- SHORT PROBLEM
The data below must be copied in full and without any change.

- RAW DATA
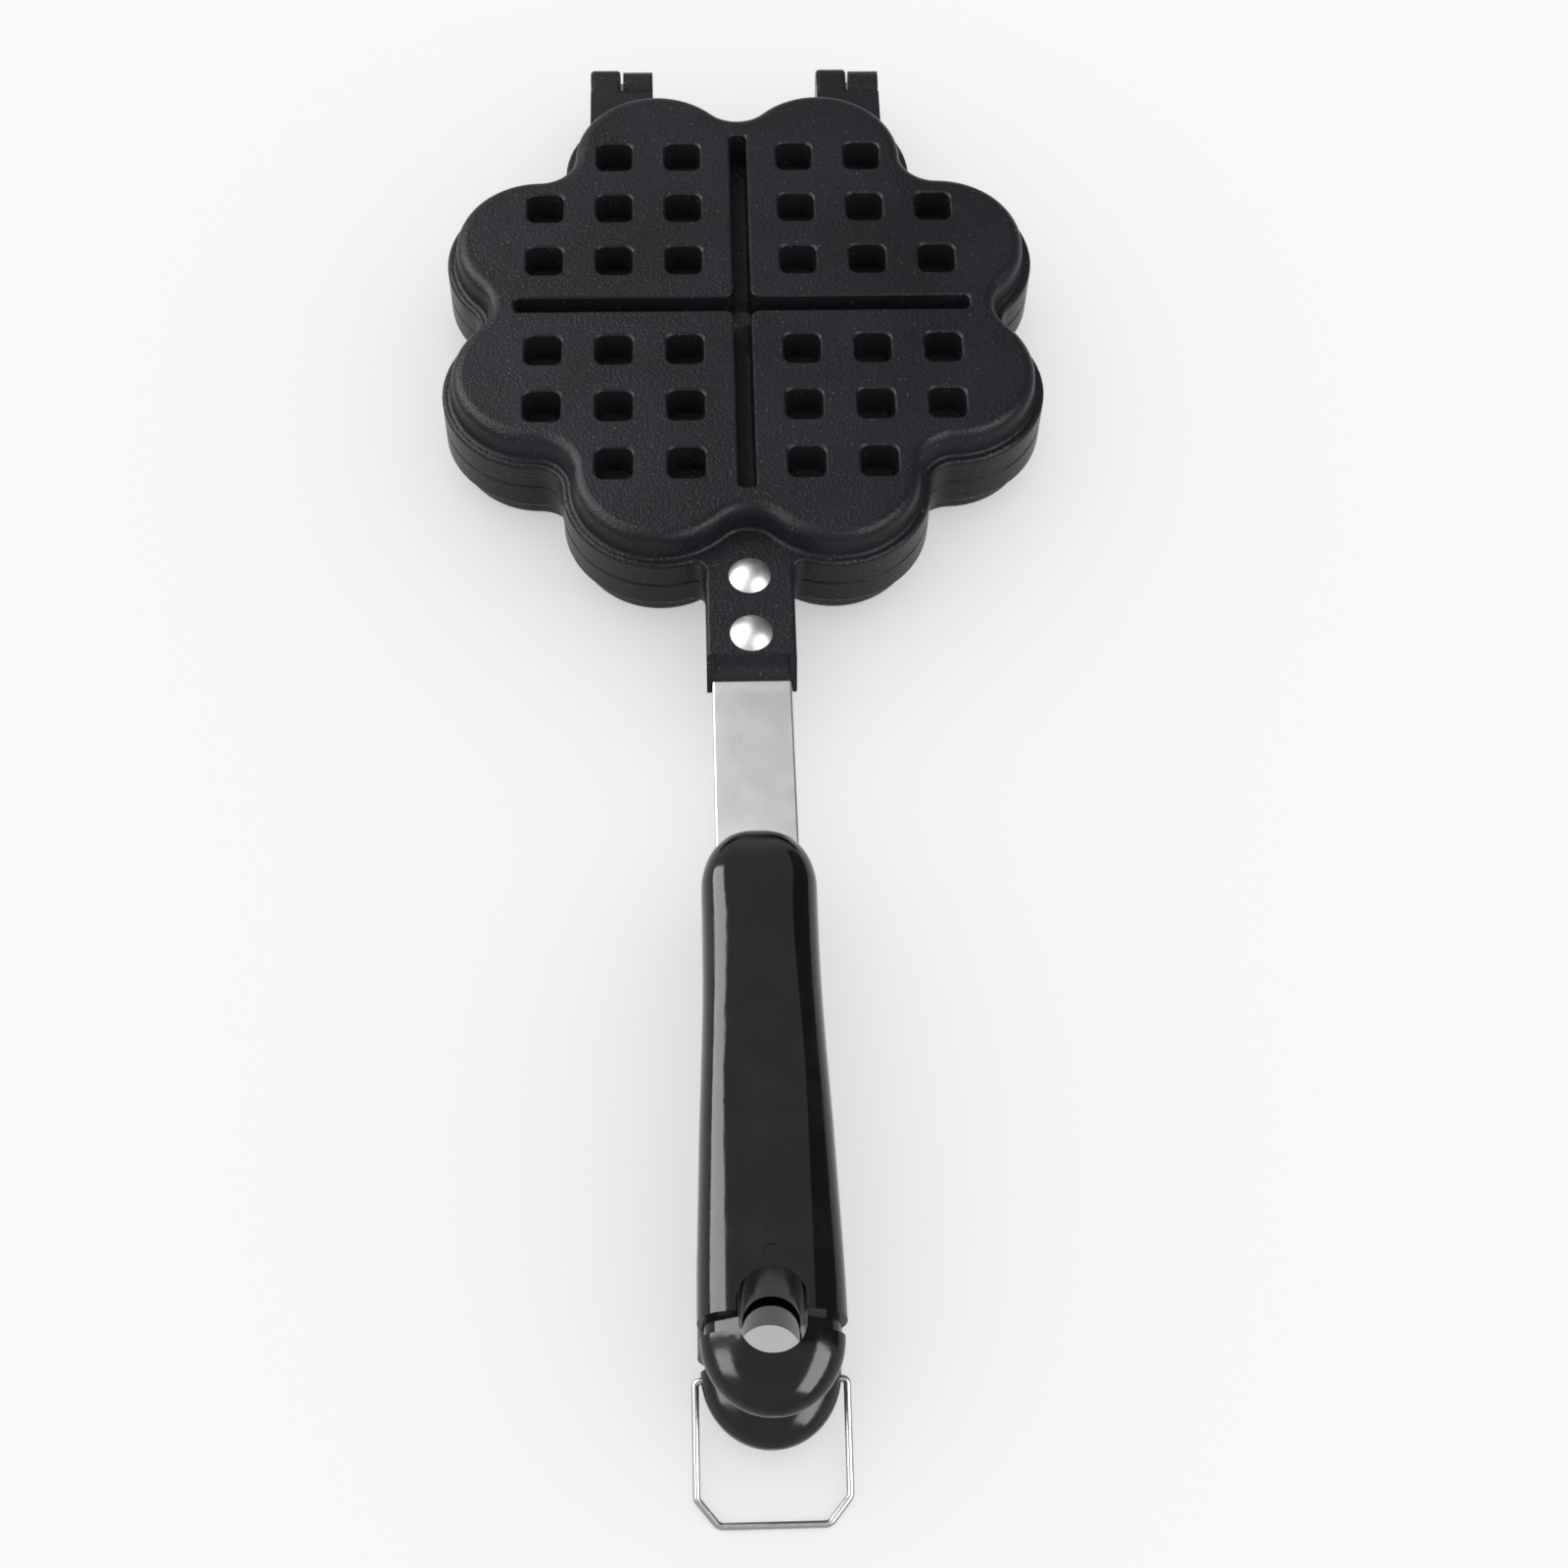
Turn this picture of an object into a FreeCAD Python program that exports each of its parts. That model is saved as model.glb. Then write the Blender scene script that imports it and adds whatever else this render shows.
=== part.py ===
import FreeCAD
import Part
import math
import os

# Stove-top waffle pan: two clover-shaped cast halves on one hinge line, a riveted steel strap
# and a moulded grip on each half, and a wire bail at the end that holds the grips together.
# Origin: centre of the lower half's flat outer face. +Z up, grips towards -Y, hinge towards +Y.
# Both halves are one shape. It is drawn with its parting plane at height zero and its outer
# face up, which is the upper half. The lower half is the same shape turned about the Y axis.

# Outline of a half: lobes around the centre with a round notch between each two
LOBE_COUNT = 8
LOBE_CENTRE_RADIUS = 57.3
LOBE_RADIUS = 21.5
NOTCH_RADIUS = 9.9

# Section of a half
HALF_HEIGHT = 16.2
PARTING_GAP = 0.3
FLANGE_HEIGHT = 8.2
FLANGE_REACH = 3.1
FLANGE_EDGE_ROUND = 1.0
PARTING_EDGE_ROUND = 0.5
WALL_DRAFT = 0.9
TOP_EDGE_ROUND = 3.0
LEDGE_ROUND = 1.0
SHELL = 3.0
CAVITY_DRAFT = 1.4
OVERRUN = 2.0

# Pockets in the outer face, each the back of a peg that stands in the cavity
POCKET_WIDTH = 9.6
POCKET_CORNER = 2.4
POCKET_DEPTH = 8.5
POCKET_TAPER = 1.6
POCKET_FIRST_PLACE = 15.0
POCKET_PITCH = 18.2
POCKET_ROWS = 3
PEG_WALL = 1.8
RIM_BEVEL = 0.45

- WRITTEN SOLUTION
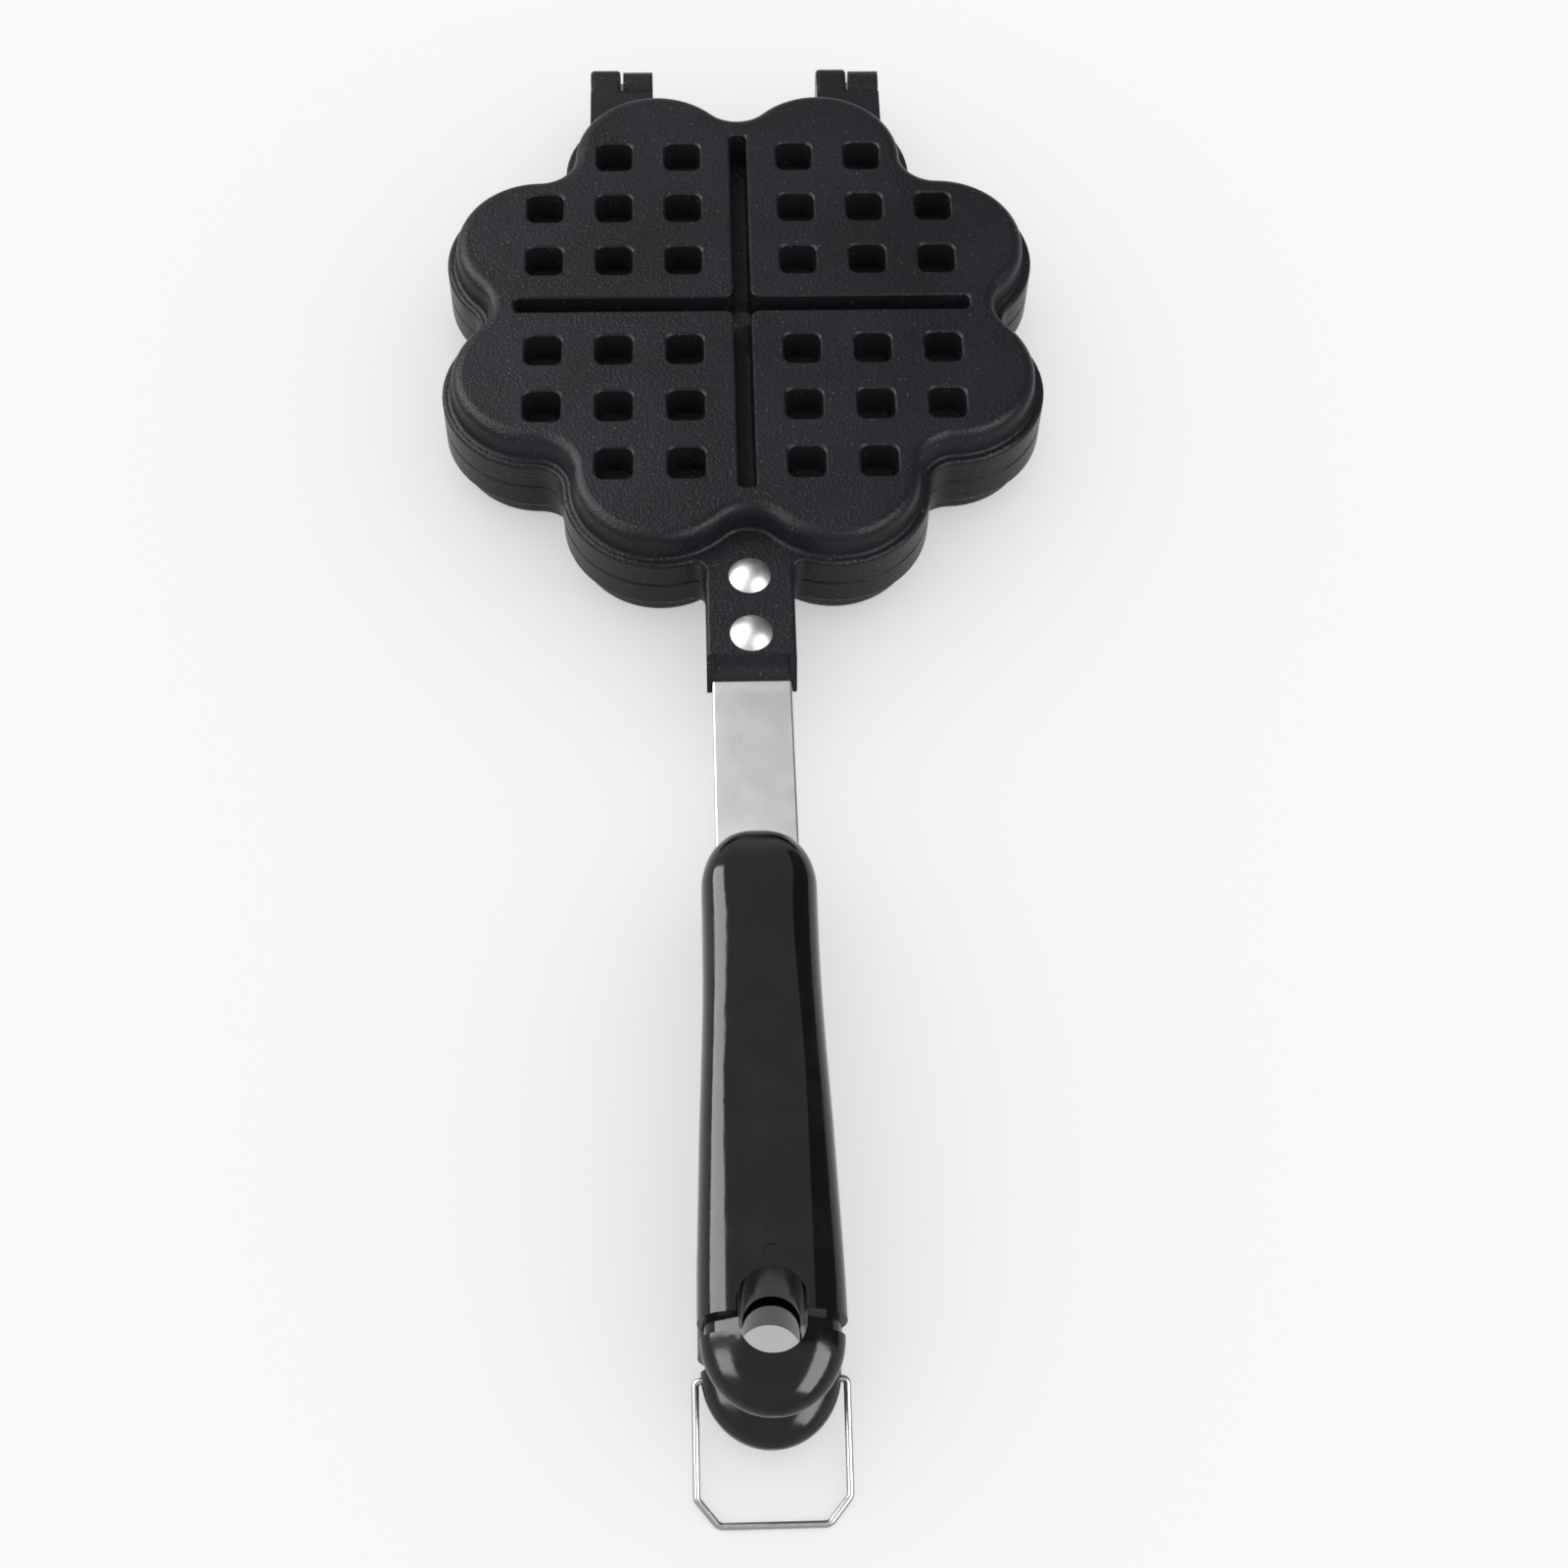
Turn this picture of an object into a FreeCAD Python program that exports each of its parts. That model is saved as model.glb. Then write the Blender scene script that imports it and adds whatever else this render shows.
=== part.py ===
import FreeCAD
import Part
import math
import os

# Stove-top waffle pan: two clover-shaped cast halves on one hinge line, a riveted steel strap
# and a moulded grip on each half, and a wire bail at the end that holds the grips together.
# Origin: centre of the lower half's flat outer face. +Z up, grips towards -Y, hinge towards +Y.
# Both halves are one shape. It is drawn with its parting plane at height zero and its outer
# face up, which is the upper half. The lower half is the same shape turned about the Y axis.

# Outline of a half: lobes around the centre with a round notch between each two
LOBE_COUNT = 8
LOBE_CENTRE_RADIUS = 57.3
LOBE_RADIUS = 21.5
NOTCH_RADIUS = 9.9

# Section of a half
HALF_HEIGHT = 16.2
PARTING_GAP = 0.3
FLANGE_HEIGHT = 8.2
FLANGE_REACH = 3.1
FLANGE_EDGE_ROUND = 1.0
PARTING_EDGE_ROUND = 0.5
WALL_DRAFT = 0.9
TOP_EDGE_ROUND = 3.0
LEDGE_ROUND = 1.0
SHELL = 3.0
CAVITY_DRAFT = 1.4
OVERRUN = 2.0

# Pockets in the outer face, each the back of a peg that stands in the cavity
POCKET_WIDTH = 9.6
POCKET_CORNER = 2.4
POCKET_DEPTH = 8.5
POCKET_TAPER = 1.6
POCKET_FIRST_PLACE = 15.0
POCKET_PITCH = 18.2
POCKET_ROWS = 3
PEG_WALL = 1.8
RIM_BEVEL = 0.45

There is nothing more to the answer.